Of course, I'd also like to wear my Marathon Maniac gear at some marathons, and my East Valley Runners shirts to promote my local running club, and my Team Diabetes singlet to promote a great local program raising money for the American Diabetes Association.
Maybe what I need is to stitch together something with all of these logos.

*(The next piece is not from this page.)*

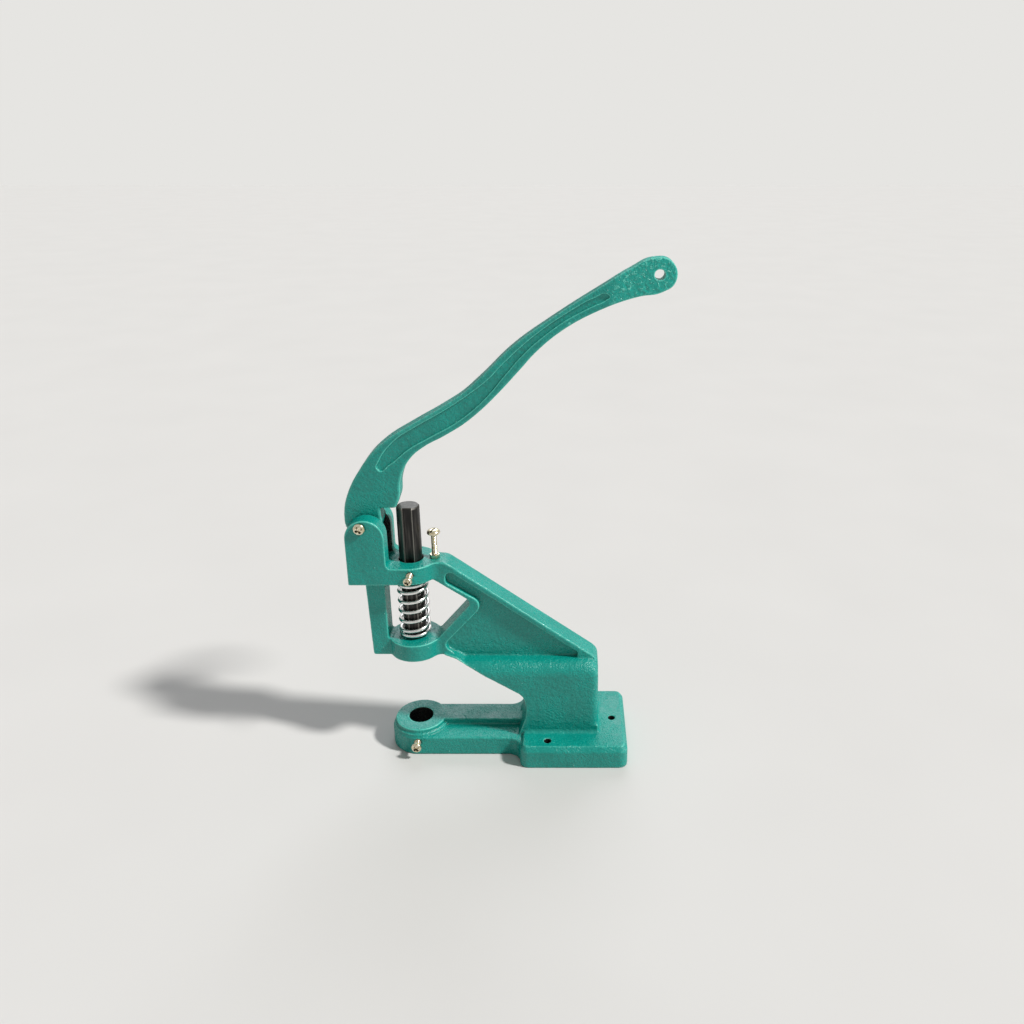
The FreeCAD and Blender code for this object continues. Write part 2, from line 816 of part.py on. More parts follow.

Thursday, December 4, 2008

The Picture of Success!

So I am a cover boy. A sex symbol, if you will. :-)
I'm on the cover of this month's issue of Diabetes Forecast Magazine. As if being the cover model wasn't enough, they have "SUCCESS!" plastered across my scrawny shoulders. How am I supposed to live up to that?
In truth, I've been somewhat successful in having a hobby, in staying alive and relatively free of diabetic complications. But there are so many things that I'm struggling with from day to day, that I hardly ever think of myself as successful.
But I'm happy. I'm still working at all of those things I don't feel I've succeeded at yet. Maybe being here to struggle, to put up a fight, is a success in itself.
If you're reading this, please let me know what you think.

Tuesday, December 2, 2008

Ironman Arizona 2009

Last week, just before Thanksgiving, I entered a new chapter in my life. I set out on a new adventure. With about a dozen other type 1 diabetics, my Triabetes teammates, I registered for Ironman Arizona 2009 next November.
This is an odd time for me to be starting out on this, as I've been sick with a cough and congestion for two weeks straight, but this was the time to register, and I'm in.
There's a lot I want to say about this, even before I start, but I don't have time right now. There will be lots of things to put into this blog later on.
Other projects continue. The Insulindepence team is still on track to compete in the Myomed Ragnar Relay Del Sol in February.
I will likely run the Rock 'N' Roll Arizona Marathon and a few other events in the next few months.
I'm going to schedule things so that my 50th lifetime marathon is at Ironman. It should provide some additional excitement and motivation.